The timing and duration of tours to “zero” positions, or the front lines of the eastern Donbas region, are unpredictable, and his commanding officers deliberately report less “zero” time for him to decrease his pay, he said.

But when it comes to Andriy’s determination to stand his ground, he has no doubts or qualms.

“This is my land, understand? I grew up here. I eat bread grown on this land. That’s what keeps me going,” he told Al Jazeera while on a break in the eastern city of Kharkiv.

He withheld his last name and his unit’s location in accordance with wartime regulations.

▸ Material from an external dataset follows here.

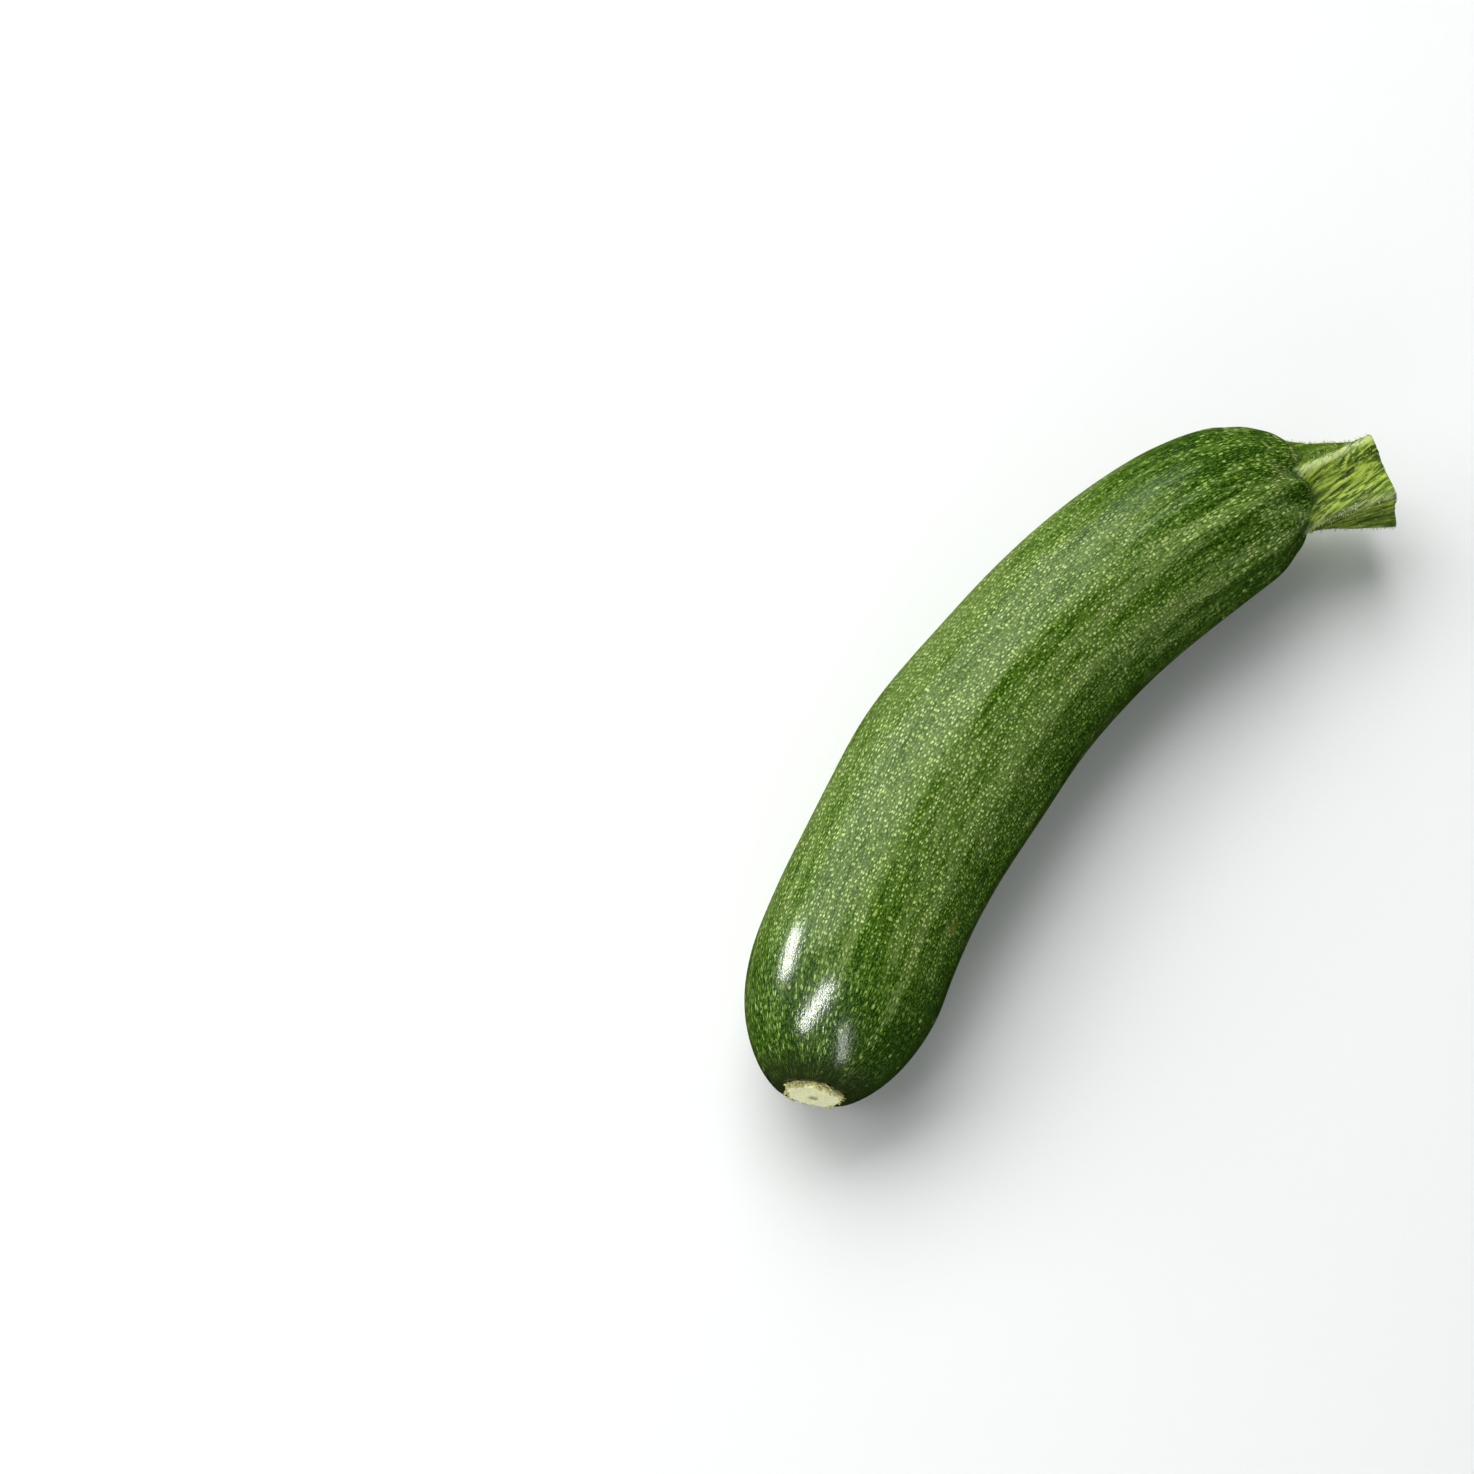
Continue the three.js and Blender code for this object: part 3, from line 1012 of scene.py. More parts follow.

The absolute majority of Ukrainians – 85 percent – are confident of victory in the war that began two years ago today, according to a survey by the Rating Group, a Kyiv-based pollster, released on Monday.

Most of the remaining 15 percent hail from eastern or southern regions next to the front lines and occupied areas that witness the worst consequences of the war firsthand, it said.

“I’d agree for peace if they want to keep the occupied lands,” Konstantin, a resident of Kharkiv, Ukraine’s second-largest city that sits near the Russian border, told Al Jazeera.

Last spring, the shockwave from an explosion right next to his apartment building shattered his windows and blew open his solid metal front door.

He stayed on, but almost daily bombardments and the failure of last year’s counteroffensive have worn him out.

“I don’t want to grow old hearing the incoming [shelling] every day and night, because one day it’ll hit my home,” he said.

Western aid is crucial to Ukraine’s victory, say 79 percent of Ukrainians, according to the Rating Group’s poll.

But the aid is dwindling, while Western governments tacitly urge Kyiv to sign a truce with Moscow by recognising the loss of occupied areas that amount to one-fifth of Ukraine’s territory.

Peace talks – but on whose terms?

Yet, the public mantra of President Volodymyr Zelenskyy and every Ukrainian politician is: Moscow has to withdraw from all occupied areas before peace talks can begin.

“The political acknowledgment of the occupation is impossible, no politician will go for it, and the public won’t accept it, ” Kyiv-based analyst Alexey Kushch told Al Jazeera.

“There are unofficial talks about freezing the conflict according to the Korean scenario,” he said, referring to the Korean Armistice of 1953, under which North and South Korea agreed to an end to fighting without formally ending the war. But until the war is over, Ukraine will “officially announce maximal goals” to mobilise the public and Western allies, Kushch said.

The war has cost Ukraine 30 percent of its gross domestic product (GDP) and 3.5 million jobs, Prime Minister Denys Shmyhal said on Wednesday.

But the biggest loss is to its people.

At least 6.5 million people have fled abroad, and the population in Kyiv-controlled areas is below 30 million, analysts say – a far cry from the 52 million at the dawn of Ukraine’s independence in 1991.